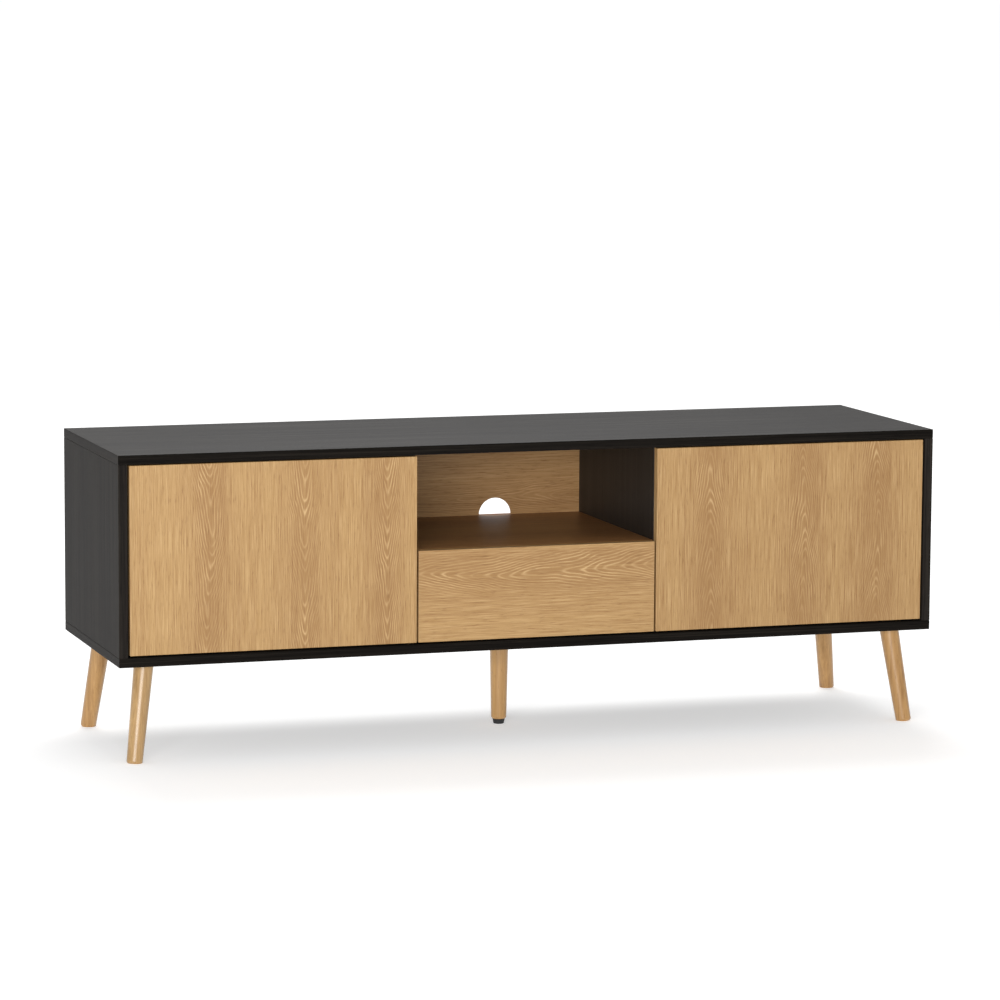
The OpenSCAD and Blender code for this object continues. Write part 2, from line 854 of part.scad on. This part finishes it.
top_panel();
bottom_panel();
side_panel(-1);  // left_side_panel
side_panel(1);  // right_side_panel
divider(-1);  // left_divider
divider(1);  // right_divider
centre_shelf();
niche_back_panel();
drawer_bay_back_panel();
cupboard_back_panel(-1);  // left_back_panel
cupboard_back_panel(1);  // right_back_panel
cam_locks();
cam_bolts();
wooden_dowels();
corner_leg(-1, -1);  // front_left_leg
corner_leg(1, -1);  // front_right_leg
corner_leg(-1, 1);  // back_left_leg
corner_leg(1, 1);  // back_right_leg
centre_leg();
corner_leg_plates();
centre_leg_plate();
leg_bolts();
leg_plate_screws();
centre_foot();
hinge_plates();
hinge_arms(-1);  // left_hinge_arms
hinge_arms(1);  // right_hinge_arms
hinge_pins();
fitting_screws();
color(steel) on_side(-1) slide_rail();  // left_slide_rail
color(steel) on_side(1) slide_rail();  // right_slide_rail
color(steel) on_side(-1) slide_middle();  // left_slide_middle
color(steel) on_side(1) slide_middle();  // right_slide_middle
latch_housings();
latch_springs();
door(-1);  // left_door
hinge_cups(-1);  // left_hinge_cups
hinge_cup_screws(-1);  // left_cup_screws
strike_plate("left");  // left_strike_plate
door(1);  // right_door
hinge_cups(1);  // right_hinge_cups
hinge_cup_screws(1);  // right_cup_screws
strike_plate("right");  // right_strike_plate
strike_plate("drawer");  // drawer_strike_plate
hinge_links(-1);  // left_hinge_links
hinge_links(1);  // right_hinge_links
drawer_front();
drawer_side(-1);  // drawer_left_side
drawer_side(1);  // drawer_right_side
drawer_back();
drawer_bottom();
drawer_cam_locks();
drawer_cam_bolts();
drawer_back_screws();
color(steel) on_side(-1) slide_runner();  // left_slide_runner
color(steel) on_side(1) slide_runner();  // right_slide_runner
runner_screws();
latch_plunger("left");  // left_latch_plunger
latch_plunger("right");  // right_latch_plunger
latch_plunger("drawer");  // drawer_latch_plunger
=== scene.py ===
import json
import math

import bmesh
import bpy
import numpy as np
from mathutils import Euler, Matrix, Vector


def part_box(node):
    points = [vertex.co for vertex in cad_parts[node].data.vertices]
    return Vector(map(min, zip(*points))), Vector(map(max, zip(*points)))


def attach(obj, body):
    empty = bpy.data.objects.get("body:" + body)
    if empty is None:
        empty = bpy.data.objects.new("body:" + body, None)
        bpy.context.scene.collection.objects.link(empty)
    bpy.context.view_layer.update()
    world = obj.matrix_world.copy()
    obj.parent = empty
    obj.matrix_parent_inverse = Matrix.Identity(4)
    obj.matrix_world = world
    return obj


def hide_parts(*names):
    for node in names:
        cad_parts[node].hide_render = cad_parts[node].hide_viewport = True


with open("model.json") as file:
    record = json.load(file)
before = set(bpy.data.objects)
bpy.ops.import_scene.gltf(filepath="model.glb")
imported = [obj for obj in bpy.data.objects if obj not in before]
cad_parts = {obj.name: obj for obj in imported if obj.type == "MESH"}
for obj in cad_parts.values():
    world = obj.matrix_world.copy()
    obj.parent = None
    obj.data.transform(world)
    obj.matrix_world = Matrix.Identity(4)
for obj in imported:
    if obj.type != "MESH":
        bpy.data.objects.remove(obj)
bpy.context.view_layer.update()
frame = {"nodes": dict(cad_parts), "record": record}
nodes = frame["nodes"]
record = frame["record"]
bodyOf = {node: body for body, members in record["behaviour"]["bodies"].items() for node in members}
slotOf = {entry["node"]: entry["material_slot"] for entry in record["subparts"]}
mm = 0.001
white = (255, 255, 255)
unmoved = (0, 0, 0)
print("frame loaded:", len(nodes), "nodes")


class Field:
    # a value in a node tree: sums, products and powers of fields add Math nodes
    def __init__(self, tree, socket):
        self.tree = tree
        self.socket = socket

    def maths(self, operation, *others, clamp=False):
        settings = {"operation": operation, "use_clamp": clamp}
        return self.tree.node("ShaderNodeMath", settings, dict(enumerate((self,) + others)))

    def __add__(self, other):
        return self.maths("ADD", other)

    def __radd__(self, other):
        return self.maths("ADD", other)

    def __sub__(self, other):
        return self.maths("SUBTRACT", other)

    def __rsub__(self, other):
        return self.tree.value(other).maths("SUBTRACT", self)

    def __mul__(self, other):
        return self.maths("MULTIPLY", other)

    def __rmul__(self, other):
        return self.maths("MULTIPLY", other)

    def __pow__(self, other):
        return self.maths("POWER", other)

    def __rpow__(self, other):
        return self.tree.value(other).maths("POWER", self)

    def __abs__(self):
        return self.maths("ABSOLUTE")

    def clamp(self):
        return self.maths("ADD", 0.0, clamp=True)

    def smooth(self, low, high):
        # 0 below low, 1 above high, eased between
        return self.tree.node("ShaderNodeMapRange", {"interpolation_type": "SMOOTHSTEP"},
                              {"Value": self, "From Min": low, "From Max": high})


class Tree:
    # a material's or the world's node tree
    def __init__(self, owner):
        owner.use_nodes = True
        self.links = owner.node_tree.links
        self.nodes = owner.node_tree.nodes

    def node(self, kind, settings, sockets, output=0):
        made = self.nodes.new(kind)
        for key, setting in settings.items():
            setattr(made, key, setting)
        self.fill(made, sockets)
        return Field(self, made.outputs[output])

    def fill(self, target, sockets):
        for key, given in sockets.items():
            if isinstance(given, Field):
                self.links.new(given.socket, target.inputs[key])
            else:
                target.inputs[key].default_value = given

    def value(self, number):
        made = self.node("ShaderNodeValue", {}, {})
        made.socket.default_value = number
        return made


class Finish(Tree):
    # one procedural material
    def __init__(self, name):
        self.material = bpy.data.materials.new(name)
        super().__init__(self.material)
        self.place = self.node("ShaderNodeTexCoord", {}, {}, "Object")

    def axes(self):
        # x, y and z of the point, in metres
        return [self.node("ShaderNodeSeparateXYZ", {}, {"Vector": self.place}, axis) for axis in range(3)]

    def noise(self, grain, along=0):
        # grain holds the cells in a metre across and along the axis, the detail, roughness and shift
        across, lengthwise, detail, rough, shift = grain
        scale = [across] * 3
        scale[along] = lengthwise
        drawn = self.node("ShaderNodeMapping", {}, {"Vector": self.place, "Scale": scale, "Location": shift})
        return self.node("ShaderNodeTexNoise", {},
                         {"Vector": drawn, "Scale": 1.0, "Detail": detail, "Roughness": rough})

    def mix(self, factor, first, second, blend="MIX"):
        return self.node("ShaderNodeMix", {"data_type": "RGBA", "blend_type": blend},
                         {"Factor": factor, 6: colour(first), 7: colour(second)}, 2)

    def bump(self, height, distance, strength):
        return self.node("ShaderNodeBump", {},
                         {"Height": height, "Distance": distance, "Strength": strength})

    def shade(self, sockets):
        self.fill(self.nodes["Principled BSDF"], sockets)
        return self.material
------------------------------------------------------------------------
Transcribe precisely the lines between the one that contains "obj.data.transform(world)" and the one that contains "self.socket = socket", counting those two lines as part of the range.

    obj.data.transform(world)
    obj.matrix_world = Matrix.Identity(4)
for obj in imported:
    if obj.type != "MESH":
        bpy.data.objects.remove(obj)
bpy.context.view_layer.update()
frame = {"nodes": dict(cad_parts), "record": record}
nodes = frame["nodes"]
record = frame["record"]
bodyOf = {node: body for body, members in record["behaviour"]["bodies"].items() for node in members}
slotOf = {entry["node"]: entry["material_slot"] for entry in record["subparts"]}
mm = 0.001
white = (255, 255, 255)
unmoved = (0, 0, 0)
print("frame loaded:", len(nodes), "nodes")


class Field:
    # a value in a node tree: sums, products and powers of fields add Math nodes
    def __init__(self, tree, socket):
        self.tree = tree
        self.socket = socket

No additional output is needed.